◆ What you have to do
Look below for the line containing "addPart('push_button', 'black', pushButton());"; from there through the line containing "obj.matrix_world = Matrix.Identity(4)", both lines included, please set down each line exactly and nothing else.

◆ Data lines
--------------------

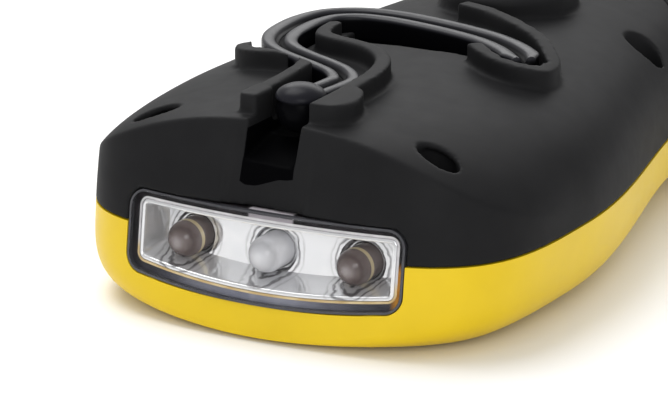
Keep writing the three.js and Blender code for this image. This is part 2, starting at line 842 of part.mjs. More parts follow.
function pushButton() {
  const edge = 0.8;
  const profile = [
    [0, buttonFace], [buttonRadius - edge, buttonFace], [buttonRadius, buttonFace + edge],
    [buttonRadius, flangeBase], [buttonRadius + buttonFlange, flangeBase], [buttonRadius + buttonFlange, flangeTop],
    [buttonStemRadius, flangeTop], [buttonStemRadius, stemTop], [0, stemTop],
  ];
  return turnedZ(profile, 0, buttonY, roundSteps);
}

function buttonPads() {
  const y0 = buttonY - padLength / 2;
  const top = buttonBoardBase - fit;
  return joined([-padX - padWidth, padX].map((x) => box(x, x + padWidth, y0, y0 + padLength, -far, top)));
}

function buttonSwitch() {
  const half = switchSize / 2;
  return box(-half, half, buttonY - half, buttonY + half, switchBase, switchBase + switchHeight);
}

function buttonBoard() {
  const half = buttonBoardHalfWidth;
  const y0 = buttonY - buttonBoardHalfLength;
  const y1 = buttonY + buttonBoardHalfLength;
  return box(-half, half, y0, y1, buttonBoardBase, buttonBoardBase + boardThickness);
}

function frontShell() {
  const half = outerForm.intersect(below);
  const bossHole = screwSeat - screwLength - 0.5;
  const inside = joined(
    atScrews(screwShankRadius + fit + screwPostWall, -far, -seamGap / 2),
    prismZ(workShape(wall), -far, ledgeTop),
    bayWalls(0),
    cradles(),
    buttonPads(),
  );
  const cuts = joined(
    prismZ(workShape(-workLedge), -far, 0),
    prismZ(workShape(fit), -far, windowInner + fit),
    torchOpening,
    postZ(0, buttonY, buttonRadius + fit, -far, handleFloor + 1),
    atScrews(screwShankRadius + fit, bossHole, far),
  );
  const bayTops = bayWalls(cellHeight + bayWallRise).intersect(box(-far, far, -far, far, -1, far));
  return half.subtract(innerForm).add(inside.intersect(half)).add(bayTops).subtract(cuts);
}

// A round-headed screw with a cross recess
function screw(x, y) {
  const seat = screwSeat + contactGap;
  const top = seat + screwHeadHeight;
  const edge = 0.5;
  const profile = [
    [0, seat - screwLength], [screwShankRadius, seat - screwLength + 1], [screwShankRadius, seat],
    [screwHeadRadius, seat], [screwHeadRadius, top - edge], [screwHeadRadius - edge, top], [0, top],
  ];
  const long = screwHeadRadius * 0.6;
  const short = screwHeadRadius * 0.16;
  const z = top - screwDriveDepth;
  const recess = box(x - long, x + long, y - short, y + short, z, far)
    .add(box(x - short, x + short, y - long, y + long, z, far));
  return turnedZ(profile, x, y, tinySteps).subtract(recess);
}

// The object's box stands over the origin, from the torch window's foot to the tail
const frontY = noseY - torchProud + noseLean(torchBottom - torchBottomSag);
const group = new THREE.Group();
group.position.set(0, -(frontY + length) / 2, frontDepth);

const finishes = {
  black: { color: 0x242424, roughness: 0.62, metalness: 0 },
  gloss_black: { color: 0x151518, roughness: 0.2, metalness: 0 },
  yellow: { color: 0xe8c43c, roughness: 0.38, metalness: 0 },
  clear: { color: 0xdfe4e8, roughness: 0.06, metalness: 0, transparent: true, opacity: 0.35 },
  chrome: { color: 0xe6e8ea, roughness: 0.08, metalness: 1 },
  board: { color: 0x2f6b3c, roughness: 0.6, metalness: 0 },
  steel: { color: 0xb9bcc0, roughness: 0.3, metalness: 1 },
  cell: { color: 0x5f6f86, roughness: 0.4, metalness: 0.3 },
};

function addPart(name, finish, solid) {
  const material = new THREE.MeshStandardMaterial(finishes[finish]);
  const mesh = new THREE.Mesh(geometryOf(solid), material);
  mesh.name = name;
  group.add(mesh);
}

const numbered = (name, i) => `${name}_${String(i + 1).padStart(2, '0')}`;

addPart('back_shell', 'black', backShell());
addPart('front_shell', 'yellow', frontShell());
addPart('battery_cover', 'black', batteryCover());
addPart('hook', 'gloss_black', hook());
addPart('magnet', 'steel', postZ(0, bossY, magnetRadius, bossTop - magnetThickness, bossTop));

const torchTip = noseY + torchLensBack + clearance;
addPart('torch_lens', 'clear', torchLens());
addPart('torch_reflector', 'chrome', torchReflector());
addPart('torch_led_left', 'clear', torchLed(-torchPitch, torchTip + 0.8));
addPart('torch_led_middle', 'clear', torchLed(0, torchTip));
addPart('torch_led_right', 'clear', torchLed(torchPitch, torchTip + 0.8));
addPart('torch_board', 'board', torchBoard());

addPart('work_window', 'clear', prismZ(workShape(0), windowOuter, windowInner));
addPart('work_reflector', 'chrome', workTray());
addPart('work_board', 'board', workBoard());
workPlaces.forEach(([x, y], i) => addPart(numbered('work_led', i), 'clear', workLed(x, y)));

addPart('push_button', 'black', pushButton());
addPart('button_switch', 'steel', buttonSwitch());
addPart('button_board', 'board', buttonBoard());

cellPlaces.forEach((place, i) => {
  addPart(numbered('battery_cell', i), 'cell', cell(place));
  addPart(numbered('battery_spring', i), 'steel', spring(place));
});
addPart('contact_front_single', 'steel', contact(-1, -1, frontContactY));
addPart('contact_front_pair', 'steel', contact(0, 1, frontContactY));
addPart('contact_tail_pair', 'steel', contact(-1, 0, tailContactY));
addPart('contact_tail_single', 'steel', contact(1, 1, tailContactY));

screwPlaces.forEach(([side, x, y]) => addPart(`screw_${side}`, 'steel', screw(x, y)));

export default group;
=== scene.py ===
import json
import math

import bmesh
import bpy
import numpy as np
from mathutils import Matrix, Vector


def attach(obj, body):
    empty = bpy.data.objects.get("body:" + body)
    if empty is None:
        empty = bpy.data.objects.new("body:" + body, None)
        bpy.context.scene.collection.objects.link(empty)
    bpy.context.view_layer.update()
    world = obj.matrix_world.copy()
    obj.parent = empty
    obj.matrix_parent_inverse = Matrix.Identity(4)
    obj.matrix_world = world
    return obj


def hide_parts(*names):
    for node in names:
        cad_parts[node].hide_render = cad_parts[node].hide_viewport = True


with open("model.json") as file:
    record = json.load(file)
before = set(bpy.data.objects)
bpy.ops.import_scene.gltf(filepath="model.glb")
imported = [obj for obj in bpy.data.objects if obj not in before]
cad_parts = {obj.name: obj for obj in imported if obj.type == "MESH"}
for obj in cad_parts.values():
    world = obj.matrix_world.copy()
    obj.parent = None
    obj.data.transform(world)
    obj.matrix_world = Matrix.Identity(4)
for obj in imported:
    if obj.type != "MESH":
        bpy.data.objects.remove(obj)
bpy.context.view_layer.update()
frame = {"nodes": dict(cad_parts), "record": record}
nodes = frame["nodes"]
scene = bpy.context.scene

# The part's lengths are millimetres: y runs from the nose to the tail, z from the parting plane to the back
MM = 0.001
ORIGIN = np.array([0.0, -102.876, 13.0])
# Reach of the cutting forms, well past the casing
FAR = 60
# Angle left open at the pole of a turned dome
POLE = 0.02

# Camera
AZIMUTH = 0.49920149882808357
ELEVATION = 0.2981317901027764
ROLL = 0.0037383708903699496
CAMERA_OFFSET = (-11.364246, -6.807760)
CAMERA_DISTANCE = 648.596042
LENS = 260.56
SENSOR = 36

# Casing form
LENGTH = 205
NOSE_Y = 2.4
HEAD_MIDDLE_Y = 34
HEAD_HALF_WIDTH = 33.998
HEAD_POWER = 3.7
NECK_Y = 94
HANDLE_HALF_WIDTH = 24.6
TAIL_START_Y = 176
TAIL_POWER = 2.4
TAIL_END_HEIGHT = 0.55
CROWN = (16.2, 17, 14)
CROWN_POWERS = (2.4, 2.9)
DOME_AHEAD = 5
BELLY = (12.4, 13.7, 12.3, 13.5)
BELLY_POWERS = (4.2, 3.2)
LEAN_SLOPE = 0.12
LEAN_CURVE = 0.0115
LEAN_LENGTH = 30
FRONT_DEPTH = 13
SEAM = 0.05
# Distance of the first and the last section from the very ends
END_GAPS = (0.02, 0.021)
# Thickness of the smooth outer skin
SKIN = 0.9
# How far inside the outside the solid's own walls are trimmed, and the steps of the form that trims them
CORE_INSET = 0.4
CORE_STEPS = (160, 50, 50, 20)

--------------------

◆ Response to the task
addPart('push_button', 'black', pushButton());
addPart('button_switch', 'steel', buttonSwitch());
addPart('button_board', 'board', buttonBoard());

cellPlaces.forEach((place, i) => {
  addPart(numbered('battery_cell', i), 'cell', cell(place));
  addPart(numbered('battery_spring', i), 'steel', spring(place));
});
addPart('contact_front_single', 'steel', contact(-1, -1, frontContactY));
addPart('contact_front_pair', 'steel', contact(0, 1, frontContactY));
addPart('contact_tail_pair', 'steel', contact(-1, 0, tailContactY));
addPart('contact_tail_single', 'steel', contact(1, 1, tailContactY));

screwPlaces.forEach(([side, x, y]) => addPart(`screw_${side}`, 'steel', screw(x, y)));

export default group;
=== scene.py ===
import json
import math

import bmesh
import bpy
import numpy as np
from mathutils import Matrix, Vector


def attach(obj, body):
    empty = bpy.data.objects.get("body:" + body)
    if empty is None:
        empty = bpy.data.objects.new("body:" + body, None)
        bpy.context.scene.collection.objects.link(empty)
    bpy.context.view_layer.update()
    world = obj.matrix_world.copy()
    obj.parent = empty
    obj.matrix_parent_inverse = Matrix.Identity(4)
    obj.matrix_world = world
    return obj


def hide_parts(*names):
    for node in names:
        cad_parts[node].hide_render = cad_parts[node].hide_viewport = True


with open("model.json") as file:
    record = json.load(file)
before = set(bpy.data.objects)
bpy.ops.import_scene.gltf(filepath="model.glb")
imported = [obj for obj in bpy.data.objects if obj not in before]
cad_parts = {obj.name: obj for obj in imported if obj.type == "MESH"}
for obj in cad_parts.values():
    world = obj.matrix_world.copy()
    obj.parent = None
    obj.data.transform(world)
    obj.matrix_world = Matrix.Identity(4)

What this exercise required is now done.